Ashok Lavasa made news after a dissenting opinion on a complaint regarding PM Modi
Election Commissioner Ashok Lavasa has been appointed as a Vice President of the Asian Development Bank, the multilateral funding agency announced Wednesday afternoon.
Mr Lavasa, 62, will resign from his position on the poll panel soon.
He was appointed in January 2018 and has two years left in his tenure. He is also next in line to succeed chief election commissioner Sunil Arora to the top post in April next year.
The government will now appoint a new CEC after Mr Arora completes his term.
“Mr Lavasa has a long and distinguished career in the Indian civil service. He is currently one of the Election Commissioners of India and previously served in a range of senior posts,” a statement from the ADB (Asian Development Bank) said.
#ADBNEWS: ADB has appointed Ashok Lavasa as Vice-President for Private Sector Operations and Public–Private Partnerships. He will succeed Diwakar Gupta, whose term will end on 31 August.

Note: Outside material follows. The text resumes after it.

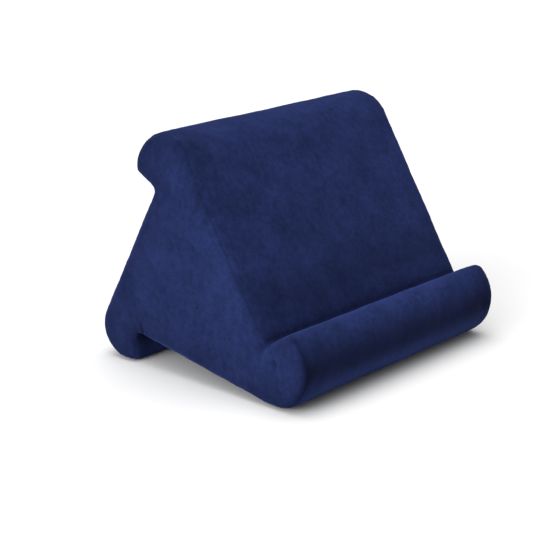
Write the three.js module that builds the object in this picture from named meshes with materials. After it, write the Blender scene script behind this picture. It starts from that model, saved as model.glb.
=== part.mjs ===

Read the official announcement ⬇️https://t.co/y6ANNYtcaI
— Asian Development Bank (@ADB_HQ) July 15, 2020
“He has extensive experience in public-private partnerships and infrastructure development at state and federal levels, with deep knowledge on public policy and role of private sector,” the bank added,
Ashok Lavasa made headlines last year after a dissenting opinion on the panel’s ruling of complaints against Prime Minister Narendra Modi and Amit Shah during the Lok Sabha election campaign.
Six complaints were filed against the Prime Minister. Mr Lavasa disagreed with his panel colleagues in some of these cases.
He soon stopped attending meetings, saying “minority decisions” were being “suppressed in a manner contrary to well-established conventions observed by multi-member statutory bodies”.
In December last year Mr Lavasa, in an article in The Indian Express, wrote: “The honest, however, go on regardless, perhaps driven by an inner force that borders on recklessness. A society that creates hurdles which exhaust the honest or wound them paves the path for its own perdition”.
This was two months after an income tax notice was sent to his wife, Novel S Lavasa over alleged discrepancies in filings. Sources said information had been sought “related to foreign exchange”. Mrs Lavasa said she had “paid all taxes due” and “disclosed all income” and that she was cooperating.
Earlier the Enforcement Directorate started an investigation against Mr Lavasa’s son, Abir Lavasa, and the company in which he is a director, for alleged violation of foreign exchange laws.
Ashok Lavasa has a business degree from Australia and a degree in Defense and Strategic Studies from the University of Madras.